I - 6. What ideas are conveyed through the language of props in (a) Firs's stick (SD 23), (b) Varya's keys on her belt (SD 41), (c) Dunyasha's breaking of the saucer when she does (S and SD 68-73), (d) Uncle Gayev's sweets (SD 106, SD 211), (e) what Mme. Ranevskaya does with her Paris telegram in S127, (f) Charlotta Ivanovna's lorgnette (S143 SD), (g) Lopahin's (pocket) watch?


I - 7. (a) How has what has happened to Grischa (S76, S171-78) affected the rest of the family? (b) How does what has happened to Grischa affect the family's treatment of Anya? (c) How does what has happened to Grischa symbolically apply to the family or its social class? (d) What is the ironic relation between what has happened to Grischa and a feature of the estate that Lopahin says makes it more valuable?


I - 8. (a) How do Luba's references suggesting her habituation to coffee (S95, S98) imply that she has been changed by her residence in France? What beverage would Russians be expected to consume, prepared in the samovar? (b) How do Gayev's comments about social class relations in S214 relate to what Varya says about them in S220?


I - 9. On the topic of medicine, how does this play compare and contrast with Tolstoy's "Death of Ivan Ilyich," particularly with references to the words and actions of S and SD 135-39? What additional humor is there, given Chekhov's other profession besides literary author?


I - 10. (a) How does Yasha's relationship with his mother (S189-95), which is echoed in Act IV, compare and contrast with other parent-child relationships in the play? (b) What is suggested about the rising new class, as represented by Yasha and especially Yasha's relationship with his mother?


Act II


II - 1. (a) In terms of the "language" of setting, how do details of the set, as specified by Chekhov in his stage directions at the opening of this act, help express or relate to any of the play's ideas or themes? (b) What might the abandoned chapel signify, as related to the change in society that Chekhov depicts in the play? (c) What might several things might the telegraph poles symbolize, including their bearing on the opening speeches 1-11 of Act II, and their comparison-contrast with the cherry orchard? (d) What technical theater problem is raised by Chekhov's specification of sunset in the setting? What ideas or themes does it relate to in Act II? (e) How is music used thematically, as specified in the opening of this Act?

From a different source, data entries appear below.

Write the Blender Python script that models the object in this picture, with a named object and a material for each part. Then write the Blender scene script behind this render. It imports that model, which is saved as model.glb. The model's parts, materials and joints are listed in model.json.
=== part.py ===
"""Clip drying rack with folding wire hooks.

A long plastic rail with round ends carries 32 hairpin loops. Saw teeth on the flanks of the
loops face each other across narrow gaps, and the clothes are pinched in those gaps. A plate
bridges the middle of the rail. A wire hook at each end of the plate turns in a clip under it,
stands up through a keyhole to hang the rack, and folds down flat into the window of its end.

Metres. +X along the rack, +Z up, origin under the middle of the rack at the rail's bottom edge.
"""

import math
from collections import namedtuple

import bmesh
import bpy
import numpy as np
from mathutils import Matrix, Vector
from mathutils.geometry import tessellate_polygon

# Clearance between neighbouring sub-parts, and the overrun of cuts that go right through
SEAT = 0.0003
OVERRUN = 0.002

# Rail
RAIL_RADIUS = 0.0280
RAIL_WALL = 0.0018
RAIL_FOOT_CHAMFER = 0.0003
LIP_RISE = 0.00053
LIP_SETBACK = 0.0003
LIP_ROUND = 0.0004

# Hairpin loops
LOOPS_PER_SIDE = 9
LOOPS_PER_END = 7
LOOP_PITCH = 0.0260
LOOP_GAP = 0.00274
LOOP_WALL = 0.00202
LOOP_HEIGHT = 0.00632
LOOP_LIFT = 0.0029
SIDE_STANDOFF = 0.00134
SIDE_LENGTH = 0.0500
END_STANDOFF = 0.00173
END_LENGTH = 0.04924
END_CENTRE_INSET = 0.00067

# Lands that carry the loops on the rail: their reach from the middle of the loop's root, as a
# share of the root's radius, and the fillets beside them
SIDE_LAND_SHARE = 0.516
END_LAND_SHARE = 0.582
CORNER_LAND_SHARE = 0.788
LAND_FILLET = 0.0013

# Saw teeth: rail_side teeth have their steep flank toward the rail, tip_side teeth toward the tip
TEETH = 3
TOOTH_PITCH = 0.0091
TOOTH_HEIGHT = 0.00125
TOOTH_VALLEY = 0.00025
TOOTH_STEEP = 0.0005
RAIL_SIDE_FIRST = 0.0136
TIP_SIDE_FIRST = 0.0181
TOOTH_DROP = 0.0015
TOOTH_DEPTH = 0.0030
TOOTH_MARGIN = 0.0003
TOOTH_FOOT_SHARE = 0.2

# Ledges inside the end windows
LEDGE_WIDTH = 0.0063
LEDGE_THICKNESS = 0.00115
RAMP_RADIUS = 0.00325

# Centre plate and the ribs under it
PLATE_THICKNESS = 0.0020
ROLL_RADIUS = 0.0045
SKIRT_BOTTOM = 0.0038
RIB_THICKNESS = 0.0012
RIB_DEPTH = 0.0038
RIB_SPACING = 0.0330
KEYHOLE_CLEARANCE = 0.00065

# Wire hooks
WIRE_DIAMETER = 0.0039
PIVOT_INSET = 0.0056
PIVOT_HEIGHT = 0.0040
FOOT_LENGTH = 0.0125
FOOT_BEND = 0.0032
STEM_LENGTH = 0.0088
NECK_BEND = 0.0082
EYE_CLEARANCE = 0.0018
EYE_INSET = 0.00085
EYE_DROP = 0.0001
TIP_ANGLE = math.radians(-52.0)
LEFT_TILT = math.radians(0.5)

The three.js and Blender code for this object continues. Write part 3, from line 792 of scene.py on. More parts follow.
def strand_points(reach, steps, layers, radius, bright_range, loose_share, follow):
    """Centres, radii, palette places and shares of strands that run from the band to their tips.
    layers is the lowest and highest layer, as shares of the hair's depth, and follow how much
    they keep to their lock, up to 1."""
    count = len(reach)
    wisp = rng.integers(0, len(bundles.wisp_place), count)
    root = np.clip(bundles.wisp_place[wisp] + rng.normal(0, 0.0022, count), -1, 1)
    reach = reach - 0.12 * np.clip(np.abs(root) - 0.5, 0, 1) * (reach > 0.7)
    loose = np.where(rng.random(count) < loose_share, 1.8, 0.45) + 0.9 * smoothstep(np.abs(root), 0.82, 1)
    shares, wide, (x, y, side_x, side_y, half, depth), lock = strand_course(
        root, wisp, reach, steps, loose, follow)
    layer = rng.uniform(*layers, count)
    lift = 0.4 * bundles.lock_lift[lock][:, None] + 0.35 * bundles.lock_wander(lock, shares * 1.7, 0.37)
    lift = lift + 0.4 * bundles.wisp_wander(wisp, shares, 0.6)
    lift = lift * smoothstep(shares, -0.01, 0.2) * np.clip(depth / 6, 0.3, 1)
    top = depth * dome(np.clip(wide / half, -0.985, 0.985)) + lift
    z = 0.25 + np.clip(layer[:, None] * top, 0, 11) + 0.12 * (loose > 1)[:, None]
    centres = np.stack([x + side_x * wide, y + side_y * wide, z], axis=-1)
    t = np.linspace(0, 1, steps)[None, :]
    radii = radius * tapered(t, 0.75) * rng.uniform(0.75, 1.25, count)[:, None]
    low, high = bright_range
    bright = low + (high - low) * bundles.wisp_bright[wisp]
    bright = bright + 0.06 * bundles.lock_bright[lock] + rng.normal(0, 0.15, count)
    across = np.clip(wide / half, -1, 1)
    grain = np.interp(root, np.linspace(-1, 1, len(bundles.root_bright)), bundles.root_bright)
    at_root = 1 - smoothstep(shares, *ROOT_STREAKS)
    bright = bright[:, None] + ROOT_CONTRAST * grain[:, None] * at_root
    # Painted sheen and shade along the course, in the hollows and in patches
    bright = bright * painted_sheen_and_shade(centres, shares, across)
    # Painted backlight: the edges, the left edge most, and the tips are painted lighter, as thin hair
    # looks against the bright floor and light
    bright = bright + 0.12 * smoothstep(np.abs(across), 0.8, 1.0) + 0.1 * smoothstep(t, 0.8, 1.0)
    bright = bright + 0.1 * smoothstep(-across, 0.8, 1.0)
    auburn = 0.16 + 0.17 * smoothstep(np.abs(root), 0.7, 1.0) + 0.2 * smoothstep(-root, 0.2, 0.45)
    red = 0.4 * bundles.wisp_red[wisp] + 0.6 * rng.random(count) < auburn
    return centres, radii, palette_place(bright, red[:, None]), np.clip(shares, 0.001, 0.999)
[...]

How does the particular musical instrument specified connect with the sound effect with which the play ends, in Act IV? (f) How does Yepihodov's musical instrument contrast with: (a) other striking props carried by Charlotte and Yepihodov, as specified in Act II, and (b) insect life that Yepihodov refers to in S12? (g) How does Lopahin's inability to hear the faint music from "our famous Jewish band" (speeches 59-62) contrast realism with romanticism in this Act, as well as foreshadow the Ball held in Act III?


II - 2. Speeches 1-11 strongly imply or evoke the theme or topic or subject of communication. What ideas about communication (including psychological and sociological) are implied?


II - 3. (a) With reference to questions 1-2 on Act II, how and why is the pairing off of several romantic couples appropriate? What ideas are suggested in this Act about romantic love? (b) How do Lopahin's semi-literate allusions to Hamlet (S136-140), suggest suspicion, on his part, similar to the suspicion Hamlet himself experiences about Ophelia and those tied to Ophelia?


Act III


III - 1. (a) How does the reference in SD 0 (the stage directions preceding the first speech) to how the main characters enter relate to the subjects or themes of (a) romantic love and (b) communication vs. isolation or alienation in the play? (b) Where and why is French repeatedly spoken during this Act? With what comparison or contrast to the topic of the French language in Tolstoy's "Death of Ivan Ilyich"?


III - 2. How and why is the very image on stage of a Ball ironically inappropriate to what is happening elsewhere relative to the Ranevskaya estate?